Is extrapolation always unreliable in linear regression?

Extrapolation (predicting outside the range of your original X data) is inherently risky and often unreliable. The linear relationship observed within your data range might not hold true beyond that range. Always use extrapolations with extreme caution and consider the theoretical or practical limits of your variables.

How does the calculator handle non-numeric input?

The calculator includes inline validation to check for valid numeric inputs and correct formatting (comma-separated lists for historical data). It will display error messages below the relevant input fields if the data is invalid, preventing calculation until corrected.

What is the difference between correlation and causation?

Correlation indicates a statistical association between two variables; as one changes, the other tends to change in a predictable way. Causation means that a change in one variable *directly causes* a change in the other. Linear regression can only show correlation, not causation. There might be a third, unobserved variable causing both to change.
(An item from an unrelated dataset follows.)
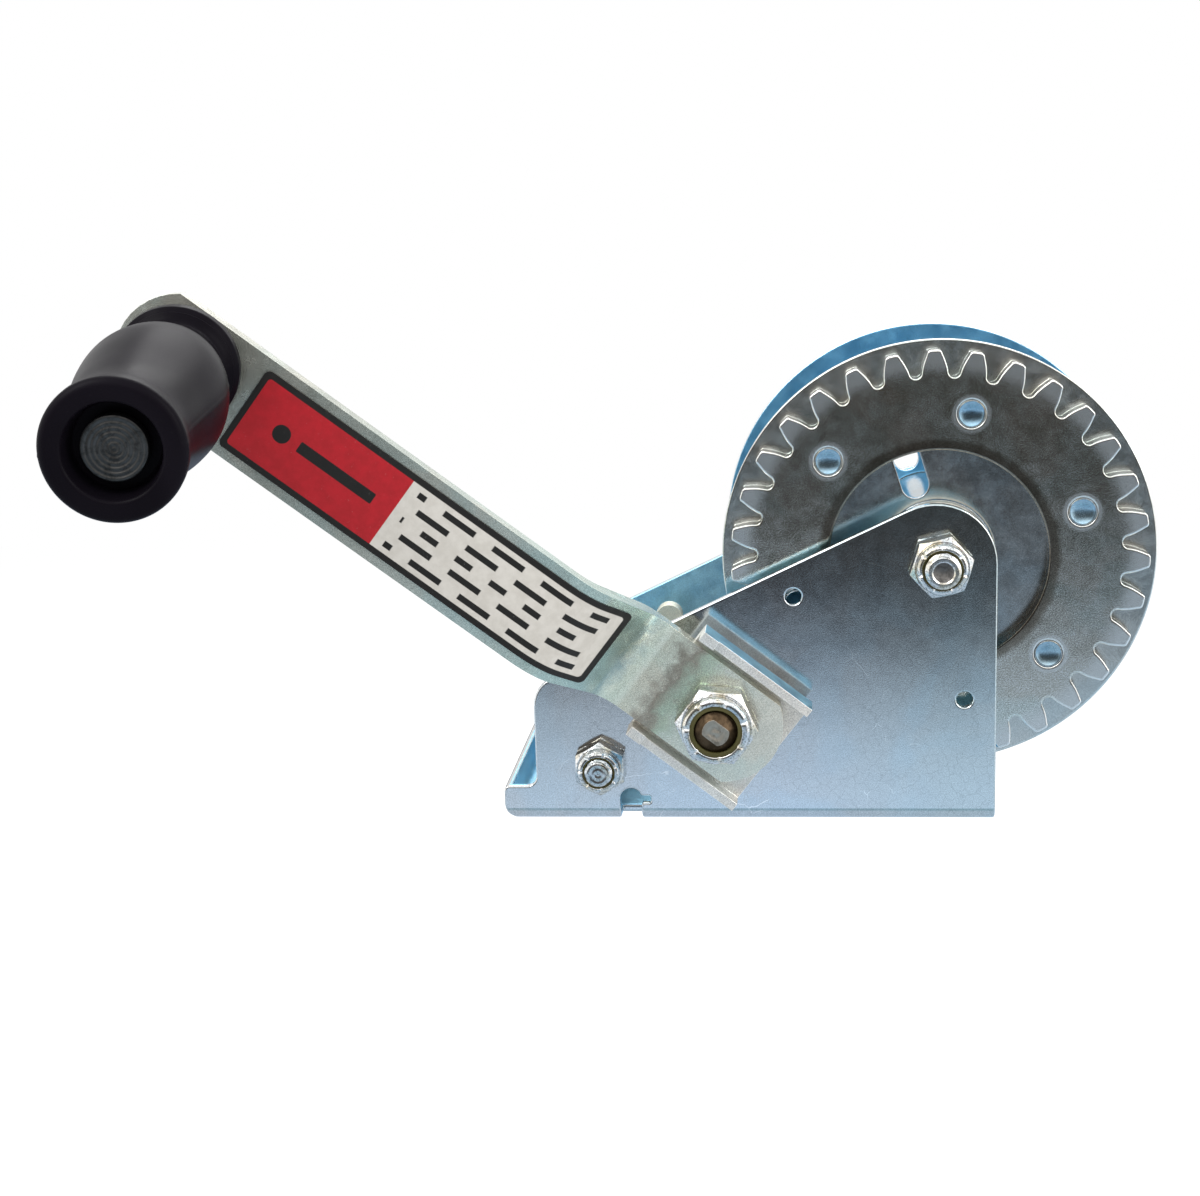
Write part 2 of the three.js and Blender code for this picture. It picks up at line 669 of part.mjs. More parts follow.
/** A lever that turns on the cross bolt: a hub, a nose facing the ratchet and a rounded finger tab. */
function makePawl() {
  const [tabX, tabZ, tabRadius] = [PAWL_X + 17.3, PAWL_Z + 31.4, 4.2];
  const lever = plate(obround(PAWL_X, PAWL_Z, tabX, tabZ, tabRadius), PAWL_FRONT, PAWL_BACK);
  const hub = rod(PAWL_HUB, PAWL_FRONT, PAWL_BACK, PAWL_X, PAWL_Z);
  const nose = plate(pawlNoseOutline(), PAWL_FRONT, PAWL_BACK);
  const bore = rod(SPACER_RADIUS + RUNNING, PAWL_FRONT - 1, PAWL_BACK + 1, PAWL_X, PAWL_Z);
  return lever.add(hub).add(nose).subtract(bore);
}

/** A wire torsion spring around the spacer, one leg on the base and one behind the pawl. */
function makePawlSpring() {
  const wire = 0.8;
  const coilRadius = 7.6;
  const coilFront = 8;
  const coilPitch = 2.1;
  const turns = 3.25;
  const start = -Math.PI / 2;
  const path = [new THREE.Vector3(PAWL_X - 22, coilFront, SHEET + wire + GAP)];
  path.push(new THREE.Vector3(PAWL_X - 10, coilFront, SHEET + wire + 1.2));
  const steps = 40;
  for (let i = 0; i <= steps; i += 1) {
    const angle = start - (2 * Math.PI * turns * i) / steps;
    const y = coilFront + (coilPitch * turns * i) / steps;
    const [x, z] = [PAWL_X + coilRadius * Math.cos(angle), PAWL_Z + coilRadius * Math.sin(angle)];
    path.push(new THREE.Vector3(x, y, z));
  }
  const last = path[path.length - 1];
  path.push(new THREE.Vector3(last.x + 1, last.y + 0.6, last.z + 10));
  path.push(new THREE.Vector3(last.x + 9, last.y + 0.8, last.z + 24));
  const curve = new THREE.CatmullRomCurve3(path, false, 'centripetal');
  const section = new THREE.Shape(arcPoints(0, 0, wire, 0, 2 * Math.PI, 6).slice(0, 6));
  return solidOf(new THREE.ExtrudeGeometry(section, { steps: 56, extrudePath: curve, bevelEnabled: false }));
}

// ---- assembly ----

function addPart(parent, name, solid, look) {
  const mesh = new THREE.Mesh(geometryOf(solid), look);
  mesh.name = name;
  parent.add(mesh);
}

function addFastener(parent, name, solid, look, x, y, z) {
  const holder = new THREE.Group();
  holder.position.set(x, y, z);
  parent.add(holder);
  addPart(holder, name, solid, look);
}

function addLockNut(parent, name, acrossFlats, boltRadius, height, turn, place) {
  addFastener(parent, name, makeLockNut(acrossFlats, boltRadius, height, turn), LOOKS.bolt, ...place);
  const insert = makeNylonRing(acrossFlats, boltRadius, height);
  addFastener(parent, `${name}_insert`, insert, LOOKS.nylon, ...place);
}

const winch = new THREE.Group();
const NUT_SEAT = -PLATE_OUTSIDE - RUNNING;

addPart(winch, 'frame', makeFrame(), LOOKS.sheet);

addPart(winch, 'drum_gear', makeDrumGear(), LOOKS.gear);
const frontFlangeHoles = rivetHoles(GEAR_BACK, GEAR_BACK + FLANGE_SHEET);
const frontFlange = makeFlange(GEAR_BACK + 0.02, GEAR_BACK + FLANGE_SHEET, frontFlangeHoles);
addPart(winch, 'drum_front_flange', frontFlange, LOOKS.drum);
addPart(winch, 'drum_rear_flange', makeFlange(REAR_FLANGE_FRONT, REAR_FLANGE_BACK, []), LOOKS.drum);
const core = tube(BUSH_RADIUS + RUNNING, CORE_RADIUS, GEAR_BACK, REAR_FLANGE_BACK, DRUM_X, DRUM_Z);
addPart(winch, 'drum_core', core, LOOKS.drum);
rivetPlaces().forEach(([x, z], i) => addPart(winch, `gear_rivet_${i + 1}`, makeRivet(x, z), LOOKS.gear));
const bushGap = 0.25;
const frontBush = makeDrumBush(GEAR_BACK + 12, GEAR_BACK - RUNNING, bushGap - PLATE_INSIDE);
addPart(winch, 'drum_bush_front', frontBush, LOOKS.bush);
const rearBush = makeDrumBush(REAR_FLANGE_BACK - 12, REAR_FLANGE_BACK + RUNNING, PLATE_INSIDE - bushGap);
addPart(winch, 'drum_bush_rear', rearBush, LOOKS.bush);
const sleeveEnd = PLATE_INSIDE - RUNNING;
addPart(winch, 'drum_sleeve', tube(5.1, SLEEVE_RADIUS, -sleeveEnd, sleeveEnd, DRUM_X, DRUM_Z), LOOKS.shaft);
addFastener(winch, 'drum_bolt', makeBolt(5, 16, 6.4, -49, true), LOOKS.bolt, DRUM_X, 0, DRUM_Z);
addLockNut(winch, 'drum_nut', 16, 5, 10.2, 0.22, [DRUM_X, NUT_SEAT, DRUM_Z]);

addFastener(winch, 'cross_bolt', makeBolt(4, 14, 5.3, -46, false), LOOKS.bolt, PAWL_X, 0, PAWL_Z);
addLockNut(winch, 'cross_nut', 14, 4, 8.6, Math.PI / 2, [PAWL_X, NUT_SEAT, PAWL_Z]);
addPart(winch, 'cross_spacer', tube(4.1, SPACER_RADIUS, -sleeveEnd, sleeveEnd, PAWL_X, PAWL_Z), LOOKS.shaft);
addPart(winch, 'pawl', makePawl(), LOOKS.pawl);
addPart(winch, 'pawl_spring', makePawlSpring(), LOOKS.spring);

const bushFlange = 1.8;
const bushProfile = (side) => [
  [JOURNAL_RADIUS + RUNNING, side * PLATE_OUTSIDE],
  [9, side * PLATE_OUTSIDE],
  [9, side * (PLATE_INSIDE - RUNNING)],
  [12, side * (PLATE_INSIDE - RUNNING)],
  [12, side * (PLATE_INSIDE - bushFlange)],
  [JOURNAL_RADIUS + RUNNING, side * (PLATE_INSIDE - bushFlange)],
];
addPart(winch, 'shaft_bush_front', turned(bushProfile(-1), DRIVE_X, DRIVE_Z), LOOKS.bush);
addPart(winch, 'shaft_bush_rear', turned(bushProfile(1), DRIVE_X, DRIVE_Z), LOOKS.bush);

const crank = new THREE.Group();
crank.position.set(DRIVE_X, 0, DRIVE_Z);
crank.rotation.y = -CRANK_ANGLE;
winch.add(crank);
addPart(crank, 'drive_shaft', makeDriveShaft(), LOOKS.shaft);
addPart(crank, 'pinion_gear', makePinion(), LOOKS.shaft);
addPart(crank, 'ratchet_wheel', makeRatchet(), LOOKS.shaft);
const spacerFront = WEB_BACK + RUNNING;
const shaftSpacer = tube(JOURNAL_RADIUS + RUNNING, 11, spacerFront, -PLATE_OUTSIDE - GAP);
addPart(crank, 'shaft_spacer', shaftSpacer, LOOKS.bolt);
addPart(crank, 'retaining_ring', tube(6, 10, 37.3, 38.3), LOOKS.spring);
addPart(crank, 'handle_bracket', makeBracket(), LOOKS.arm);
addPart(crank, 'crank_arm', makeArm(), LOOKS.arm);
addPart(crank, 'arm_label', makeLabel(), LOOKS.label);
const crankNutPlace = [0, CRANK_NUT_SEAT, 0];
addLockNut(crank, 'crank_nut', CRANK_NUT.acrossFlats, THREAD_RADIUS, CRANK_NUT.height, 0.55, crankNutPlace);

const middle = armMiddle();
const [bendEnd, armEnd] = [middle[middle.length - 2], middle[middle.length - 1]];
const along = (CRANK_RADIUS - bendEnd.x) / (armEnd.x - bendEnd.x);
const armFaceAtPin = bendEnd.y + (armEnd.y - bendEnd.y) * along - ARM_THICKNESS / 2;
const grip = new THREE.Group();
grip.position.set(CRANK_RADIUS, armFaceAtPin, 0);
grip.rotation.z = -GRIP_TILT;
crank.add(grip);
addPart(grip, 'grip_pin', makeGripPin(), LOOKS.bolt);
addPart(grip, 'grip', makeGrip(), LOOKS.grip);

export default winch;
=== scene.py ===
"""Looks of a boat trailer hand winch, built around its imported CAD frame.

Shapes are drawn in millimetres in the part's own frame (+Z up, crank on the -Y side) and scaled to metres
once, when a piece is made. Places come from the CAD nodes and the joints.
"""

import json
import math

import bmesh
import bpy
import numpy as np
from mathutils import Matrix, Vector
from mathutils.bvhtree import BVHTree


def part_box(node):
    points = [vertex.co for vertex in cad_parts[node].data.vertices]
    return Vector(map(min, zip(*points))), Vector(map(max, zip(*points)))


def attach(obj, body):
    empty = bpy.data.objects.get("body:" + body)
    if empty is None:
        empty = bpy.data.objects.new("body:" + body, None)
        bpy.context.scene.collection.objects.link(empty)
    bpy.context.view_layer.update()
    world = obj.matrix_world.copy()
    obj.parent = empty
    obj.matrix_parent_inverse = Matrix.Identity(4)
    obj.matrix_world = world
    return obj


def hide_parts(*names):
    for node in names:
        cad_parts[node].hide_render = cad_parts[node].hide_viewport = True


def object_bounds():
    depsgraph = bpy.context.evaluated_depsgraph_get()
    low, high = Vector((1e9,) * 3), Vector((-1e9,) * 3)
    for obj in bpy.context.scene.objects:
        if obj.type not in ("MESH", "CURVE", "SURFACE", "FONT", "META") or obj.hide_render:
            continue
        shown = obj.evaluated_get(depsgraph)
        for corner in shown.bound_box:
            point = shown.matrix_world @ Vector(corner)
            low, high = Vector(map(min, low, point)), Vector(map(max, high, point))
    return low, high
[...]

Can I use this calculator for multiple independent variables?

No, this calculator performs simple linear regression, which involves only one independent variable (X) and one dependent variable (Y). For models with multiple independent variables, you would need to use multiple linear regression techniques, typically found in statistical software packages.

What does it mean if the intercept (b0) is zero or close to zero?

If the intercept (b0) is zero or very close to zero, it implies that when the independent variable (X) is zero, the predicted value of the dependent variable (Y) is also zero (or very close to it). This often occurs in scenarios where a zero value for the predictor naturally corresponds to a zero outcome (e.g., predicting sales based on marketing spend, where zero spend might lead to zero sales, although this is a simplification).